**Data lines:**
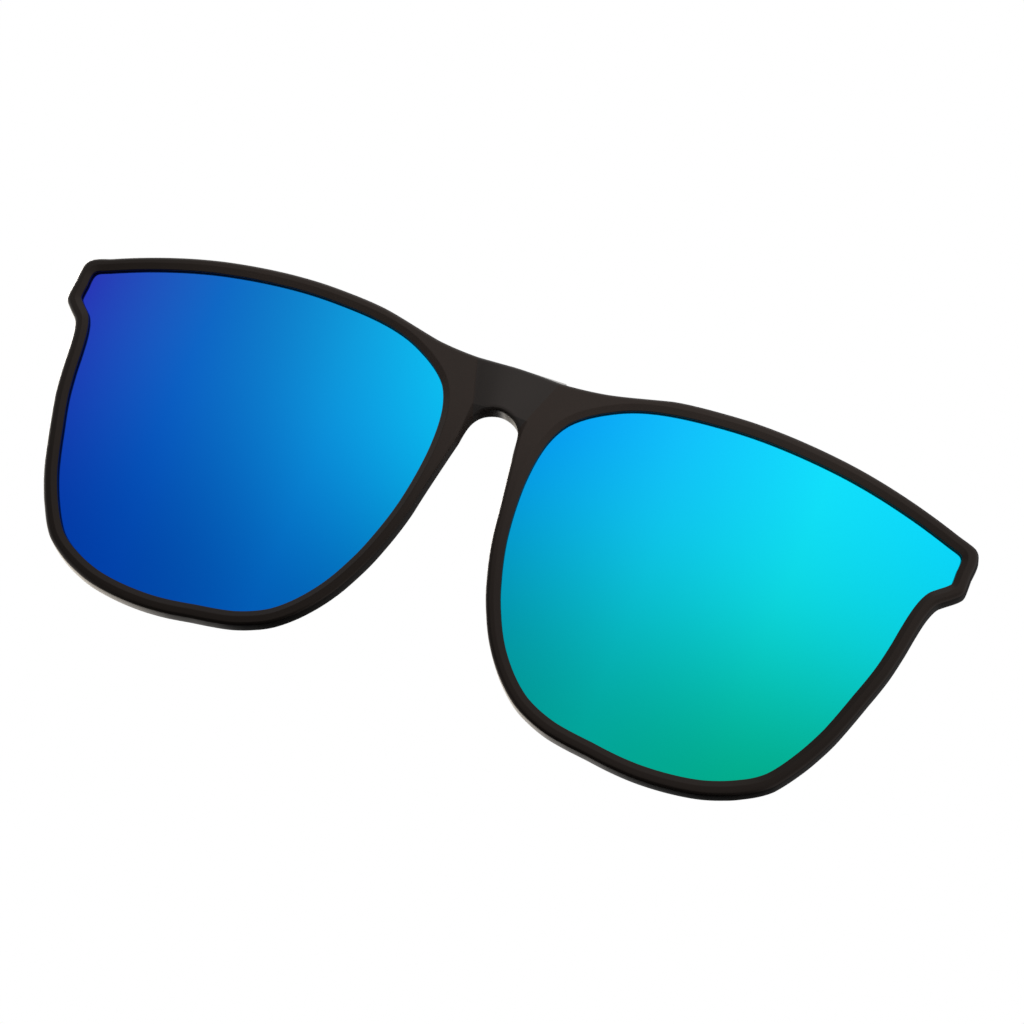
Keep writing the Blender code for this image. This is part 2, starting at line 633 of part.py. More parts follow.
def main():
    clear_scene()
    nylon = material("satin_nylon", (0.022, 0.019, 0.017), 0.45)
    tints = {
        -1: material("mirror_lens_left", (0.0, 0.09, 0.65), 0.08, 0.9),
        1: material("mirror_lens_right", (0.0, 0.45, 0.65), 0.08, 0.9),
    }
    steel = material("brushed_clip_steel", (0.45, 0.44, 0.43), 0.32, 1.0)
    bright = material("bright_wire_steel", (0.62, 0.61, 0.60), 0.2, 1.0)
    silicone = material("clear_grey_silicone", (0.35, 0.35, 0.36), 0.5)

    datum = empty("datum", (0, 0, 0))
    datum.location = (0, -CLAMP_Y, -CLAMP_Z)
    flip_axis = empty("flip_axis", (0, FLIP_Y, FLIP_Z), datum)
    jaw_axis = empty("jaw_axis", (0, JAW_Y, JAW_Z), datum)

    build_front(flip_axis, nylon, tints)
    build_flip_hinge(flip_axis, steel, bright)
    build_clamp(datum, steel, bright, silicone)
    build_lever(jaw_axis, steel, bright, silicone)


main()
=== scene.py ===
import json
import math

import bmesh
import bpy
from mathutils import Matrix, Vector


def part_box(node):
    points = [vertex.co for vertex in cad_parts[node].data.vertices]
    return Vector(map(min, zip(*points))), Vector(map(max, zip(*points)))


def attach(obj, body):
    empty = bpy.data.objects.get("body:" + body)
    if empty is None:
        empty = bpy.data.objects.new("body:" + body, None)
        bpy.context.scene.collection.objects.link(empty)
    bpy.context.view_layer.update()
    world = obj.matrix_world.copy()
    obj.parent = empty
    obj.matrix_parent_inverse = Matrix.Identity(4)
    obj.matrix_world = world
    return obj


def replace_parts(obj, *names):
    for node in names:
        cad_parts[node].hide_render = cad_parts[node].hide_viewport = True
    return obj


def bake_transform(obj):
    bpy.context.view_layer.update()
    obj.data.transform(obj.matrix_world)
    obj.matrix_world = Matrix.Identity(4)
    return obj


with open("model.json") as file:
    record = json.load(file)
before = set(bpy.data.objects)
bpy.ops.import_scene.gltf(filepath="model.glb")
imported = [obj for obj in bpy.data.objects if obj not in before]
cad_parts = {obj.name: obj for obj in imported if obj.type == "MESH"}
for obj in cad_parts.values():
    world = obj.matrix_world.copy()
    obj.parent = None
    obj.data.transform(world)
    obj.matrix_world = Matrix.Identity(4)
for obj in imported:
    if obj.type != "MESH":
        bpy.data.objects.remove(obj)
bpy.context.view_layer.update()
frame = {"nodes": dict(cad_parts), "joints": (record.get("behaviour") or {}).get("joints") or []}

MM = 0.001

# The stand for the whole scene: a camera low and to the right of the front, looking up at it, with
# the front leaning over clockwise. Everything is placed from the front's apex, which is the middle
# of the bridge at the lenses' mid-height.
apex = Vector((0, -11.1 * MM, -8.9 * MM))
camera = bpy.data.objects.new("camera", bpy.data.cameras.new("camera"))
bpy.context.collection.objects.link(camera)
bpy.context.scene.camera = camera
camera.data.lens = 130.7
camera.data.clip_end = 20
lean, tilt, pan = 0.4064, -0.3491, -0.2406
turn = Matrix.Rotation(lean, 3, "Y") @ Matrix.Rotation(tilt, 3, "X") @ Matrix.Rotation(pan, 3, "Z")
camera_to_apex = Vector((-7.875, 534.5, 0.66)) * MM
camera_pose = turn.transposed() @ Matrix.Rotation(math.radians(90), 3, "X")
camera_place = Matrix.Translation(apex - turn.transposed() @ camera_to_apex)
camera.matrix_world = camera_place @ camera_pose.to_4x4()


# The studio: a pale paper floor under soft round lamps, in a plain white surround. What the glossy
# pieces mirror is shaded as in a real studio, with a warm card behind on the left.
class Shade:
    """An output of a node. Operators on it add Math nodes, and node() adds any other."""

    def __init__(self, tree, socket=None):
        self.tree = tree
        self.socket = socket

    def node(self, kind, settings, inputs, output=0):
        made = self.tree.nodes.new("ShaderNode" + kind)
        for name, value in settings.items():
            if name != "stops":
                setattr(made, name, value)
                continue
            ramp = made.color_ramp
            ramp.elements.remove(ramp.elements[1])
            ramp.elements[0].position, ramp.elements[0].color = value[0][0], (*value[0][1], 1)
            for place, colour in value[1:]:
                ramp.elements.new(place).color = (*colour, 1)
        for name, value in inputs.items():
            if isinstance(value, Shade):
                self.tree.links.new(value.socket, made.inputs[name])
            else:
                made.inputs[name].default_value = value
        return Shade(self.tree, made.outputs[output])

    def maths(self, operation, *values):
        return self.node("Math", {"operation": operation}, dict(enumerate(values)))

    def __add__(self, other):
        return self.maths("ADD", self, other)

    __radd__ = __add__

    def __sub__(self, other):
        return self.maths("SUBTRACT", self, other)

    def __rsub__(self, other):
        return self.maths("SUBTRACT", other, self)

    def __mul__(self, other):
        return self.maths("MULTIPLY", self, other)

    __rmul__ = __mul__

    def between(self, low, high):
        """0 below low and 1 above high, eased in between."""
        ends = {"Value": self, "From Min": low, "From Max": high}
        return self.node("MapRange", {"interpolation_type": "SMOOTHSTEP"}, ends)


def part_of(vector, axis):
    """One coordinate of a Shade that holds a vector."""
    return vector.node("SeparateXYZ", {}, {"Vector": vector}, axis)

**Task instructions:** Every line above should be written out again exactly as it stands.

**Final result:**
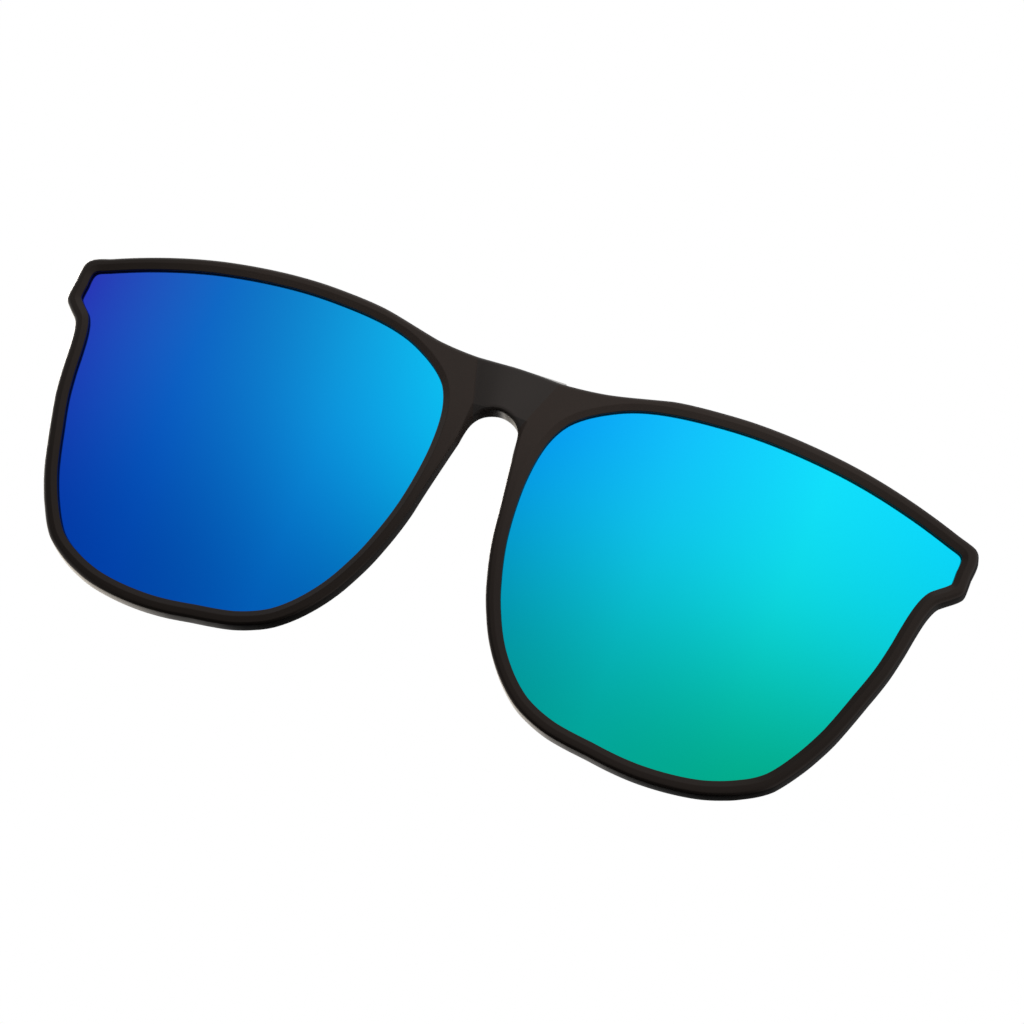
Keep writing the Blender code for this image. This is part 2, starting at line 633 of part.py. More parts follow.
def main():
    clear_scene()
    nylon = material("satin_nylon", (0.022, 0.019, 0.017), 0.45)
    tints = {
        -1: material("mirror_lens_left", (0.0, 0.09, 0.65), 0.08, 0.9),
        1: material("mirror_lens_right", (0.0, 0.45, 0.65), 0.08, 0.9),
    }
    steel = material("brushed_clip_steel", (0.45, 0.44, 0.43), 0.32, 1.0)
    bright = material("bright_wire_steel", (0.62, 0.61, 0.60), 0.2, 1.0)
    silicone = material("clear_grey_silicone", (0.35, 0.35, 0.36), 0.5)

    datum = empty("datum", (0, 0, 0))
    datum.location = (0, -CLAMP_Y, -CLAMP_Z)
    flip_axis = empty("flip_axis", (0, FLIP_Y, FLIP_Z), datum)
    jaw_axis = empty("jaw_axis", (0, JAW_Y, JAW_Z), datum)

    build_front(flip_axis, nylon, tints)
    build_flip_hinge(flip_axis, steel, bright)
    build_clamp(datum, steel, bright, silicone)
    build_lever(jaw_axis, steel, bright, silicone)


main()
=== scene.py ===
import json
import math

import bmesh
import bpy
from mathutils import Matrix, Vector


def part_box(node):
    points = [vertex.co for vertex in cad_parts[node].data.vertices]
    return Vector(map(min, zip(*points))), Vector(map(max, zip(*points)))


def attach(obj, body):
    empty = bpy.data.objects.get("body:" + body)
    if empty is None:
        empty = bpy.data.objects.new("body:" + body, None)
        bpy.context.scene.collection.objects.link(empty)
    bpy.context.view_layer.update()
    world = obj.matrix_world.copy()
    obj.parent = empty
    obj.matrix_parent_inverse = Matrix.Identity(4)
    obj.matrix_world = world
    return obj


def replace_parts(obj, *names):
    for node in names:
        cad_parts[node].hide_render = cad_parts[node].hide_viewport = True
    return obj


def bake_transform(obj):
    bpy.context.view_layer.update()
    obj.data.transform(obj.matrix_world)
    obj.matrix_world = Matrix.Identity(4)
    return obj


with open("model.json") as file:
    record = json.load(file)
before = set(bpy.data.objects)
bpy.ops.import_scene.gltf(filepath="model.glb")
imported = [obj for obj in bpy.data.objects if obj not in before]
cad_parts = {obj.name: obj for obj in imported if obj.type == "MESH"}
for obj in cad_parts.values():
    world = obj.matrix_world.copy()
    obj.parent = None
    obj.data.transform(world)
    obj.matrix_world = Matrix.Identity(4)
for obj in imported:
    if obj.type != "MESH":
        bpy.data.objects.remove(obj)
bpy.context.view_layer.update()
frame = {"nodes": dict(cad_parts), "joints": (record.get("behaviour") or {}).get("joints") or []}

MM = 0.001

# The stand for the whole scene: a camera low and to the right of the front, looking up at it, with
# the front leaning over clockwise. Everything is placed from the front's apex, which is the middle
# of the bridge at the lenses' mid-height.
apex = Vector((0, -11.1 * MM, -8.9 * MM))
camera = bpy.data.objects.new("camera", bpy.data.cameras.new("camera"))
bpy.context.collection.objects.link(camera)
bpy.context.scene.camera = camera
camera.data.lens = 130.7
camera.data.clip_end = 20
lean, tilt, pan = 0.4064, -0.3491, -0.2406
turn = Matrix.Rotation(lean, 3, "Y") @ Matrix.Rotation(tilt, 3, "X") @ Matrix.Rotation(pan, 3, "Z")
camera_to_apex = Vector((-7.875, 534.5, 0.66)) * MM
camera_pose = turn.transposed() @ Matrix.Rotation(math.radians(90), 3, "X")
camera_place = Matrix.Translation(apex - turn.transposed() @ camera_to_apex)
camera.matrix_world = camera_place @ camera_pose.to_4x4()


# The studio: a pale paper floor under soft round lamps, in a plain white surround. What the glossy
# pieces mirror is shaded as in a real studio, with a warm card behind on the left.
class Shade:
    """An output of a node. Operators on it add Math nodes, and node() adds any other."""

    def __init__(self, tree, socket=None):
        self.tree = tree
        self.socket = socket

    def node(self, kind, settings, inputs, output=0):
        made = self.tree.nodes.new("ShaderNode" + kind)
        for name, value in settings.items():
            if name != "stops":
                setattr(made, name, value)
                continue
            ramp = made.color_ramp
            ramp.elements.remove(ramp.elements[1])
            ramp.elements[0].position, ramp.elements[0].color = value[0][0], (*value[0][1], 1)
            for place, colour in value[1:]:
                ramp.elements.new(place).color = (*colour, 1)
        for name, value in inputs.items():
            if isinstance(value, Shade):
                self.tree.links.new(value.socket, made.inputs[name])
            else:
                made.inputs[name].default_value = value
        return Shade(self.tree, made.outputs[output])

    def maths(self, operation, *values):
        return self.node("Math", {"operation": operation}, dict(enumerate(values)))

    def __add__(self, other):
        return self.maths("ADD", self, other)

    __radd__ = __add__

    def __sub__(self, other):
        return self.maths("SUBTRACT", self, other)

    def __rsub__(self, other):
        return self.maths("SUBTRACT", other, self)

    def __mul__(self, other):
        return self.maths("MULTIPLY", self, other)

    __rmul__ = __mul__

    def between(self, low, high):
        """0 below low and 1 above high, eased in between."""
        ends = {"Value": self, "From Min": low, "From Max": high}
        return self.node("MapRange", {"interpolation_type": "SMOOTHSTEP"}, ends)


def part_of(vector, axis):
    """One coordinate of a Shade that holds a vector."""
    return vector.node("SeparateXYZ", {}, {"Vector": vector}, axis)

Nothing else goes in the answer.